There is currently a race to find out the impact of e-cigarettes on the adolescent brain. Elisa Trucco and Matthew Sutherland, psychologists from Florida International University, are leading this race due to parents being concerned. Parents want to know how vaping is going to affect their children. Sutherland and Trucco have a study to examine why adolescents choose certain vaping devices.
Vaping is also known as e-cigarettes. Vaping has risen by 900 percent between 2011 and 2015 with high school students. The FDA calls this usage an epidemic. It is all about educating teens and their parents on the dangers of using e-cigarettes.
The brain of an adolescent is still growing at this point, which is is another reason why this is so important to educate and inform on what happens when teen vape. Prevention programming is necessary and to implement this policymaker must regulate these types of products. Trucco and Sutherland’s current project, Antecedents and Consequences of Electronic Nicotine Delivery Systems, or ACE, is a part of the research between FIU Center for Children and Families and the Research Center in Minority Institutions. It is all funded by the National Institutes of Health. In this study, they are finding out what influences an adolescent’s decision to start using e-cigarettes. They also want to understand the adolescent who chooses not to use e-cigarettes or other electronic nicotine systems. The decision to partake in vaping may also give clues as to other risky behavior and how that functions in the developing brain.
The study has not begun, but in the meantime Trucco and Sutherland want parents to know more about the health risks caused by vaping such as:
- E-cigarettes contain nicotine, which is addictive
- The nicotine found in e-cigarettes is also found in the traditional tobacco cigarettes
- Juul, a favorite vaping brand, includes the same amount of nicotine found in twenty cigarettes, which is one pack
- The addiction can affect the brain which could create more desires to use e-cigarettes
- The long-term effects of using e-cigarettes are unknown
E-cigarettes were initially created to assist adults with lowering their use of tobacco which was supposed to be a healthier alternative. As an adolescent using the e-cigarette is just as addictive as smoking a regular cigarette. The effects are also adverse on the heart and lungs, as per preliminary findings. There is no definitive answer as to how using e-cigarettes is worse than the traditional tobacco cigarette.
More cigarette smoking from teens who vape
Over 30 percent of adolescents who use e-cigarettes eventually start smoking traditional tobacco cigarettes within six months, which is a higher number than teens who are non-users.

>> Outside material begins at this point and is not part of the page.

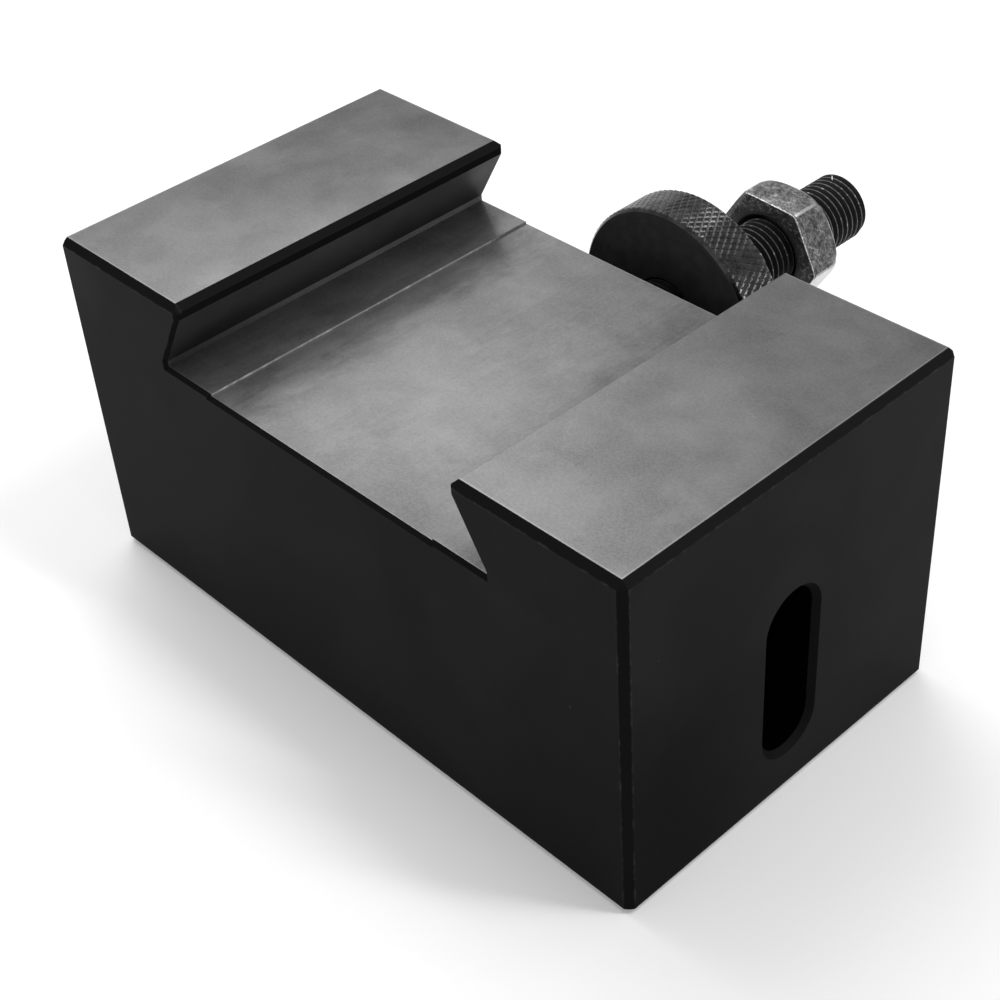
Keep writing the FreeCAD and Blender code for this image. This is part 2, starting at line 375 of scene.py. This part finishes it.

There are second-hand and third-hand effects
There is no smoke produced from the e-cigarette; however, breathing in the vapor is not harmless. The second-hand vapor, or aerosol, contains harmful chemicals including heavy metals and lead. The flavoring, diacetyl, has been linked to lung disease. The aerosol also contains nicotine increasing non-users’ likelihood of becoming nicotine dependent. Lastly, third-hand exposure, which occurs from second-hand vapor remaining on surfaces, is a factor. Third-hand exposure remains on surfaces and is ingested unintentionally through skin contact. The health risks caused by vaping are threefold and a danger to adolescents.